AbstractsLaw & Legal Studies

A corpus study of ethnic slurs and derogatory language across Reddit and YouTube with Sentiment considered

by Hasan K Autman




Institution: San Diego State University
Department:
Year: 2016
Posted: 02/05/2017
Record ID: 2064660
Full text PDF: http://hdl.handle.net/10211.3/172742


Abstract

This study sought to create a specialized corpus to determine the frequency of an ethnic slur and animal referents for African Americans, as well as derogatory language aimed at law enforcement agents found on Reddit and YouTube; specifically, when the language inspiring event is ethnically charged and is mirrored on both platforms. Comments inspired by the deaths of unarmed suspects after interactions with law enforcement agents were chosen, and a corpus of 1,883,703 words was created using Enthought Canopy, Python Reddit API Wrapper, and YouTube Comment Scrapper.

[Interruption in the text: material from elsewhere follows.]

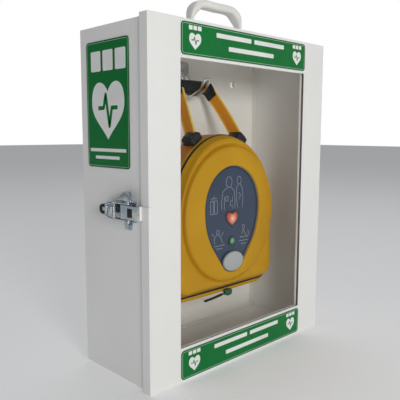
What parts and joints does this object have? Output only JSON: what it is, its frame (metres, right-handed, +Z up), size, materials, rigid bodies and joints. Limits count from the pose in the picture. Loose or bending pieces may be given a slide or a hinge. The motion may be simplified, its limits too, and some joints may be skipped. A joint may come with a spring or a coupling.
{
  "type": "defibrillator in a wall cabinet",
  "caption": "Steel wall cabinet with a windowed hinged door and a toggle latch, holding an automated defibrillator in a soft case hung on a hook by its strap.",
  "frame": {"origin": "centre of the cabinet's back face, which lies on the wall", "axes": "+X to the viewer's right, +Y back into the wall, +Z up"},
  "size_m": [0.3751, 0.1445, 0.5093],
  "materials": {
    "white_paint": "white powder coat on sheet steel, satin, fine orange peel",
    "white_plastic": "white moulded plastic, fine texture",
    "zinc_plate": "bright zinc-plated pressed steel, slightly blue",
    "chrome_wire": "chrome-plated wire and plate",
    "black_rubber": "black rubber, matt",
    "black_plastic": "black moulded plastic",
    "clear_pane": "clear polycarbonate sheet",
    "green_label": null,
    "yellow_case": "mustard-yellow moulded soft-shell case, fine cloth skin",
    "orange_webbing": "orange-yellow woven webbing",
    "grey_shell": "dark grey moulded housing",
    "slate_panel": "slate-blue membrane panel with pale line pictograms",
    "pale_cap": "pale grey moulded cap",
    "green_plastic": "green moulded plastic",
    "red_button": "orange-red translucent button",
    "circuit_board": "green solder-masked circuit board",
    "foil": "foil and tinned sleeves"
  },
  "bodies": {
    "cabinet": {"cabinet_wrapper": "white_paint", "back_panel": "white_paint", "hook_plate": "chrome_wire", "hook_wire": "chrome_wire", "hook_screw_upper": "chrome_wire", "hook_screw_lower": "chrome_wire", "hinge_upper_cabinet_leaf": "white_paint", "hinge_upper_pin": "zinc_plate", "hinge_upper_rivet": "white_paint", "hinge_lower_cabinet_leaf": "white_paint", "hinge_lower_pin": "zinc_plate", "hinge_lower_rivet": "white_paint", "latch_base": "zinc_plate", "latch_pivot_upper": "zinc_plate", "latch_pivot_lower": "zinc_plate", "latch_rivet_upper": "zinc_plate", "latch_rivet_lower": "zinc_plate", "carry_handle": "white_plastic", "handle_screw_left": "zinc_plate", "handle_screw_right": "zinc_plate", "side_label": "green_label"},
    "door": {"door_panel": "white_paint", "window_seal": "black_rubber", "window_pane": "clear_pane", "window_retainer": "white_plastic", "hinge_upper_door_leaf": "white_paint", "hinge_lower_door_leaf": "white_paint", "strike_plate": "white_paint", "top_label": "green_label", "bottom_label": "green_label"},
    "latch_lever": {"latch_lever": "zinc_plate", "latch_lever_tip": "black_rubber", "bail_pin": "zinc_plate"},
    "latch_bail": {"latch_bail": "zinc_plate", "bail_pad": "black_rubber"},
    "hanger": {"strap_grip": "black_rubber"},
    "defibrillator": {"case_front": "yellow_case", "case_rear": "yellow_case", "case_zip": "black_plastic", "case_pouch": "yellow_case", "strap_left": "orange_webbing", "strap_right": "orange_webbing", "strap_clip_left": "black_plastic", "strap_clip_right": "black_plastic", "device_front": "grey_shell", "device_rear": "grey_shell", "membrane_panel": "slate_panel", "speaker_cap": "pale_cap", "speaker": "black_plastic", "main_board": "circuit_board", "capacitor": "foil", "status_light": "green_plastic", "cartridge_housing": "grey_shell", "battery_cell_left": "foil", "battery_cell_right": "foil", "electrode_pads": "foil"},
    "zip_slider": {"zip_slider": "green_plastic", "zip_pull": "black_plastic"},
    "on_button": {"on_button": "green_plastic"},
    "shock_button": {"shock_button": "red_button"}
  },
  "joints": [
    {"name": "door_hinge", "type": "hinge", "parent": "cabinet", "child": "door", "pos_m": [0.182, -0.1275, 0], "axis": [0, 0, 1], "range_deg": [0, 170]},
    {"name": "latch_lever_pivot", "type": "hinge", "parent": "cabinet", "child": "latch_lever", "pos_m": [-0.1845, -0.11, -0.003], "axis": [0, 0, 1], "range_deg": [0, 110]},
    {"name": "bail_pivot", "type": "hinge", "parent": "latch_lever", "child": "latch_bail", "pos_m": [-0.1825, -0.1, -0.003], "axis": [0, 0, 1], "range_deg": [-110, 0]},
    {"name": "case_lift", "type": "slide", "parent": "cabinet", "child": "hanger", "axis": [0, 0, 1], "range_m": [0, 0.024]},
    {"name": "case_swing", "type": "hinge", "parent": "hanger", "child": "defibrillator", "pos_m": [0.0046, -0.025, 0.162], "axis": [-1, 0, 0], "range_deg": [0, 4.5]},
    {"name": "zip_slide", "type": "slide", "parent": "defibrillator", "child": "zip_slider", "axis": [1, 0, 0], "range_m": [-0.045, 0.05]},
    {"name": "on_button_press", "type": "slide", "parent": "defibrillator", "child": "on_button", "axis": [0, 1, 0], "range_m": [0, 0.0012], "stiffness_N_per_m": 600},
    {"name": "shock_button_press", "type": "slide", "parent": "defibrillator", "child": "shock_button", "axis": [0, 1, 0], "range_m": [0, 0.0012], "stiffness_N_per_m": 600}
  ],
  "couplings": [
    {"joint": "bail_pivot", "follows": "latch_lever_pivot", "ratio": -1}
  ]
}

Antconc was then used to determine the frequency of the target language and next, the online platform, ethnicity of the deceased, gender of the deceased, and the ethnicity of the law enforcement agent were factored in a SPSS Poisson regression test to determine significance. The results indicated that the online platform (YouTube), the ethnicity of the deceased (African American), and the gender of the deceased (female) were predictors of a higher frequency of the ethnic slur and animal referents for African Americans. However, the frequency of derogatory language aimed at law enforcement agents was shown to be higher when the deceased was Caucasian and the agent was Hispanic. Finally, Sentiment Analyzer determined that despite the significant frequency of the target derogatory language, individual YouTube comment sections were classified as neutral in semantic orientation; while individual Reddit comment sections, despite having fewer instances of the target derogatory language, were deemed semantically negative. Advisors/Committee Members: Malouf, Robert, Csomay, Eniko, Alkebulan, Adisa.